Malaysia Airlines, still reeling from the mysterious loss of another Boeing 777 flight in March, confirmed that Ukrainian air traffic control lost contact with flight MH17 at 1415 (GMT), approximately 50km from the Russia-Ukraine border.
Flight MH17 operated on a Boeing 777 left Amsterdam at 12.15pm (Amsterdam local time) and was estimated to arrive at Kuala Lumpur International Airport at 6.10 am (Malaysia local time) the next day.
Online videos showed thick plumes of smoke coming from the crash site.
Russia’s Life News reported that Malaysian and Netherlands passports had been found at the crash site.
A New York Times reporter at the site said the plane came to rest in a wheatfield. Many of the passengers’ bodies were still belted in their seats and attached to pieces of the plane, she said.
Russian news sites reported that local militia had arrived at the crash site to find still-smoldering wreckage scattered over more than a kilometre.
They were used hoses to put out the fires, and marked human remains with white flags.
Russia-based Interfax reported that pro-Russian separatists claimed to have found the ‘black box’ flight recorders from the plane. Separatist leaders said they would send the plane’s flight recorders to Moscow for examination.
An advisor to the Ukrainian Interior Minister, Anton Gerashenko, said the plane was "hit by a missile fired from a Buk launcher”.
The Associated Press said one of its journalists saw a similar launcher near the eastern Ukrainian town of Snizhe earlier on Thursday.
The ‘Buk’ anti-aircraft missile system, manufactured in Russia, can hit aircraft up to an altitude of 25km.
On June 29 the Itar-Tass news agency reported that Donetsk People's Republic separatists had taken control of a missile defence unit equipped with Buk missile systems.
However Andrei Purgin, deputy prime minister of the Donetsk People's Republic, the insurgent group in eastern Ukraine, denied in a telephone interview that the rebels had anything to do with the loss of the passenger jet.
He said that the rebels had shot down Ukrainian planes before but that their anti-aircraft weapons could reach only to around 4000 metres, far below the cruising level of passenger jets.
"We don't have the technical ability to hit a plane at that height," he said. He said the plane apparently came down in an area of Ukrainian military operations and that it was not out of the question that the Ukrainians themselves shot it down.
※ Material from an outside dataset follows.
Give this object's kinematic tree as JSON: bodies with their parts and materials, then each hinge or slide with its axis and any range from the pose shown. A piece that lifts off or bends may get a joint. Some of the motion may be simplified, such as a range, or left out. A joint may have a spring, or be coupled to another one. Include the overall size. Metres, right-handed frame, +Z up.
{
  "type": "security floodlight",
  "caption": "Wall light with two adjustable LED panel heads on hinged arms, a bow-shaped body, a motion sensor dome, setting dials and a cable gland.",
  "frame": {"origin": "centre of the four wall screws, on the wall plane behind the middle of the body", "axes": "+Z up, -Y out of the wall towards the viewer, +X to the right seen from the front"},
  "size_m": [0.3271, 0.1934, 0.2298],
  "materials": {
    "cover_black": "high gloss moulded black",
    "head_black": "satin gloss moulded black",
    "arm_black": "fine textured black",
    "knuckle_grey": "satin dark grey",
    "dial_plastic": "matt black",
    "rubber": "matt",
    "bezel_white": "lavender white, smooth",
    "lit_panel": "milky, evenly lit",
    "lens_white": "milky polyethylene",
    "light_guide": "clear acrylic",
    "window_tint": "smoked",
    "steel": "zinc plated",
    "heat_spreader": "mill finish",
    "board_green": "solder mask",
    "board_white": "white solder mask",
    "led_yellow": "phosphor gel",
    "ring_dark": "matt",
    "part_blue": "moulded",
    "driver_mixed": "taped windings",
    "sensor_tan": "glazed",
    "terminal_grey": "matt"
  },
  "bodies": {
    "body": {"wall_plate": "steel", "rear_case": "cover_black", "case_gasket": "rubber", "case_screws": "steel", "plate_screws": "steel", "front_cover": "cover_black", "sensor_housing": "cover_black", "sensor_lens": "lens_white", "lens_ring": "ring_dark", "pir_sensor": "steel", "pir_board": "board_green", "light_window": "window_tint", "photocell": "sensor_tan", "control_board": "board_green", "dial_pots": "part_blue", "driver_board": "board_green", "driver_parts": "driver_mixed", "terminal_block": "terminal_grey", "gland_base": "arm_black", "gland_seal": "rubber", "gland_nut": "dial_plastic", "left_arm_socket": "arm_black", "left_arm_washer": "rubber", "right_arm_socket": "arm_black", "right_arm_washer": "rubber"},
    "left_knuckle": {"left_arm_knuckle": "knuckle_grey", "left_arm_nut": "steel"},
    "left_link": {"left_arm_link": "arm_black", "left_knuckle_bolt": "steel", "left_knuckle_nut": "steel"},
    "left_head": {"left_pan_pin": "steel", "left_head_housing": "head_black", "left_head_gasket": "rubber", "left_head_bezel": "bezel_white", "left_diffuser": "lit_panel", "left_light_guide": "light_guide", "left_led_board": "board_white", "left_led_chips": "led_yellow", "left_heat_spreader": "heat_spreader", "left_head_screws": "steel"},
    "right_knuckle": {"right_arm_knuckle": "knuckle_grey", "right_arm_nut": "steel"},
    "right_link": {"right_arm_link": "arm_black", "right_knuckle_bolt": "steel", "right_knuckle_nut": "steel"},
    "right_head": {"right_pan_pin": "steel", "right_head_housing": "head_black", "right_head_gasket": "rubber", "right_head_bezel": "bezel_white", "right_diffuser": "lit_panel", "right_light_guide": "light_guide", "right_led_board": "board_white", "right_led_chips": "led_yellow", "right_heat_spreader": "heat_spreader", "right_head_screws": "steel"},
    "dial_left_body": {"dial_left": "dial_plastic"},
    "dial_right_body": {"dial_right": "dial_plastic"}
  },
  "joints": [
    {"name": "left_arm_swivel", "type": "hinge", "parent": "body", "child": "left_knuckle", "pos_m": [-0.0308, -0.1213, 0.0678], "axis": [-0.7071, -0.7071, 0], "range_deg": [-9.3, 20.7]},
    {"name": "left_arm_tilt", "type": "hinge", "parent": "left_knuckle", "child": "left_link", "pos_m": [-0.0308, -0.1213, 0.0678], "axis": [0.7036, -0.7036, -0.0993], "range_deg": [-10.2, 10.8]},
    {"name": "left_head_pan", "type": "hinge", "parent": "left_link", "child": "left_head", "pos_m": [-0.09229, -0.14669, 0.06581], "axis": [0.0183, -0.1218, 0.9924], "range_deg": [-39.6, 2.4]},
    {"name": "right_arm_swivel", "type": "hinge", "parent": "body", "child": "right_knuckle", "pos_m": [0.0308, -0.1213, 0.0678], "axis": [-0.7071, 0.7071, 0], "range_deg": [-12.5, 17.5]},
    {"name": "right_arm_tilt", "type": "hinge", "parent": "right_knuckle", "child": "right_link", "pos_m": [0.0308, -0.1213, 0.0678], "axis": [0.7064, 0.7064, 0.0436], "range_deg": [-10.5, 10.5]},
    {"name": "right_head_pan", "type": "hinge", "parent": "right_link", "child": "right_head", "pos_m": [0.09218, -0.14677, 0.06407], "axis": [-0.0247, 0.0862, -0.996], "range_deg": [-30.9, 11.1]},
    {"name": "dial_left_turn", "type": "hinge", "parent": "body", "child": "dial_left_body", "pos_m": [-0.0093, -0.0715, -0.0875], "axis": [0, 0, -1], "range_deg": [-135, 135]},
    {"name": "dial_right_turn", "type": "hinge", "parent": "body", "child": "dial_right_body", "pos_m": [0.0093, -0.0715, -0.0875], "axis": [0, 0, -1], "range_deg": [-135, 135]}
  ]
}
According to an online flight tracking site, the plane's last known position was near Donetsk at an altitude of just over 10km.
Ukrainian Prime Minister Areseny Yatseniuk ordered an investigation into the "airplane catastrophe" in eastern Ukraine, his spokeswoman Olga Lappo said.
Ukraine's President, Petro Poroshenko, reportedly called it a “terrorist act”, saying two Ukraine warplanes had been shot down from Russian territory in recent days.
He said Ukraine's armed forces were not involved, and on behalf of the State expressed his "deepest and most sincere condolences to the families and relatives of those killed in this terrible tragedy."
"Poroshenko thinks this of the plane that was brought down: it is not an incident, not a catastrophe, but a terrorist act," his press secretary Svatoslav Tsegolko said.
"We are confident that those responsible for this tragedy will be brought to justice," he said.
Within hours of the crash, Ukrainian media have reported blamed Russian-backed Cossack militants, publishing what the Kyiv Post said was the content of a phone call between members of Russian-backed militant groups, intercepted by Ukraine's security agency.
The phone call was made 20 minutes after the plane crash, the Kyiv Post reported, by Igor Bezler, military commander of the separatist Donetsk People's Republic.
He was said to be reporting to a Russian army colonel in their intelligence department.
In a transcript of the conversation Bezler says "We have just shot down a plane".
Russian President Vladimir Putin issued a statement expressing his deepest condolences to the Prime Minister of Malaysia with regard to the crash, and asked him to convey his sincere sympathy and support to family and friends of the victims.
US President Barack Obama said it looked like a "terrible tragedy" and the US would offer any assistance it could to determine what happened and why.
EU President Jose Barroso Tweeted that the crash was “truly shocking”.
The Dutch Prime Minister, Mark Rutte, was flying back from Brussels to deal with the crisis.